Josh Anderson

Information Architect, Movie Watcher


The Film That Became a Feature

White paint drying on a brick wall

Paint Drying is a film that almost no one has seen. It’s ten hours of a still camera pointing at a brick wall, freshly painted white. Even the film’s creator, Charlie Shackleton, says he hasn’t watched the whole thing. However, some people have sat through the entire duration of the film—a handful of poor souls on the British Board of Film Classification (BBFC).

The rules of that country state that no film can be screened in a British theater until it has received a rating from the BBFC (or an exemption from the local authority). And the BBFC’s time isn’t free—they charge by the minute. For cash-strapped, independent filmmakers like Shackleton, this can be the deciding factor of whether they can afford to release their film at all.

This financial hurdle imposed by the UK—not to mention its broader culture of film censorship—inspired Shackleton to crowdfund the production of Paint Drying, with the film’s duration determined by how much money he could raise. By the end of the campaign, Shackleton had raised enough money to submit a 10-hour cut of the film to the BBFC, which the classification board had no choice but to dutifully watch in its entirety, split over the course of two days.

The BBFC’s conclusion, funnily enough, was to classify the film as containing “no material likely to offend or harm.” This almost feels like their own way of getting back at Shackleton—declaring themselves unoffended by the excruciatingly boring experience to which they had personally been subjected.
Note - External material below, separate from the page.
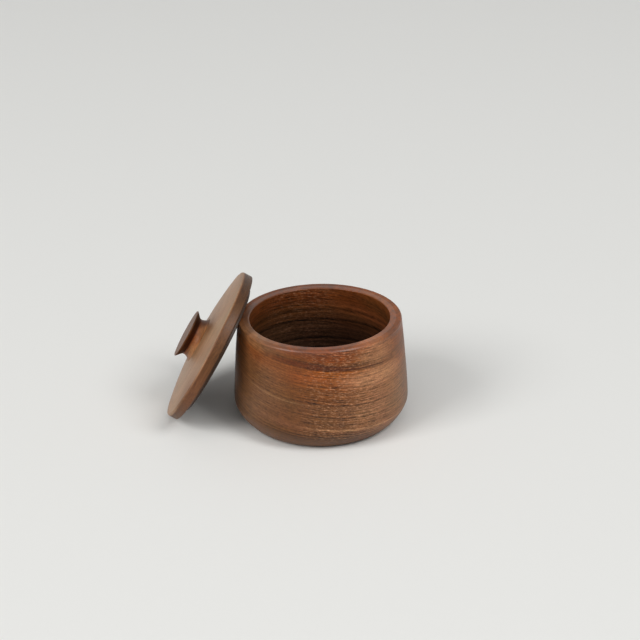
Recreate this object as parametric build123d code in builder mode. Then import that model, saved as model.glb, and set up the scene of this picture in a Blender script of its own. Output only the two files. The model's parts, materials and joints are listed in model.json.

We’re not owned! We’re not owned!” the BBFC continued to insist.

The most interesting aspect about Paint Drying, however, is the phenomenon that arose once it was given an official listing on Letterboxd, the popular social film cataloging service.

Almost none of the over 30,000 Letterboxd reviews of Paint Drying make any mention of the film or the circumstances behind its creation. Instead, users of Letterboxd use Paint Drying as their go-to selection for posting messages to their followers that don’t correspond to an actual film viewing. Users have used it for everything from celebrating milestones on the app to sharing New Year’s resolutions to linking out to finished projects hosted elsewhere on the web. There’s more than one suicide note on there, too. A review of Paint Drying has become a makeshift “Personal Update” button for Letterboxd users, only because the app itself does not offer this feature.

When users circumvent the intended use of a product, it gives UX designers a strong signal as to what kinds of new features the users desperately yearn for. In this case, it would make sense for Letterboxd to add some kind of option to share written messages unmoored to a particular movie or viewing date.

YouTube implemented something similar to this in late 2024, updating the “Upload” button in their interface to say “Create.” This verb change implied that YouTube is now a home for content outside of videos; it can also host livestreams and “posts,” consisting of text, polls, images, etc.

YouTube changed its UI to say “Create” instead of “Upload,” to better accommodate the changing needs of its users.

Of course, this is not a minor thing. Changing these words is an act of information architecture—a profound reorienting of the meaning of and intention behind a digital space. It may not actually be in Letterboxd’s best interest to expand the use of their review or diary features to include non-reviews and non-diary entries. For now, it seems like Letterboxd is perfectly content to let Paint Drying survive as an anomaly among their film entries, deliberately misused by users to satisfy a need unexpected by the app’s designers. Letterboxd themselves acknowledged “the Paint Drying community” in a video interview with Charlie Shackleton, the film’s creator.

It feels appropriate that a film that itself exists as an act of protest has given rise to a subversion of the Letterboxd review medium. A film made to challenge classification has become a quiet rebellion against constraint—proof that users will always find ways to make a system speak in the language they need.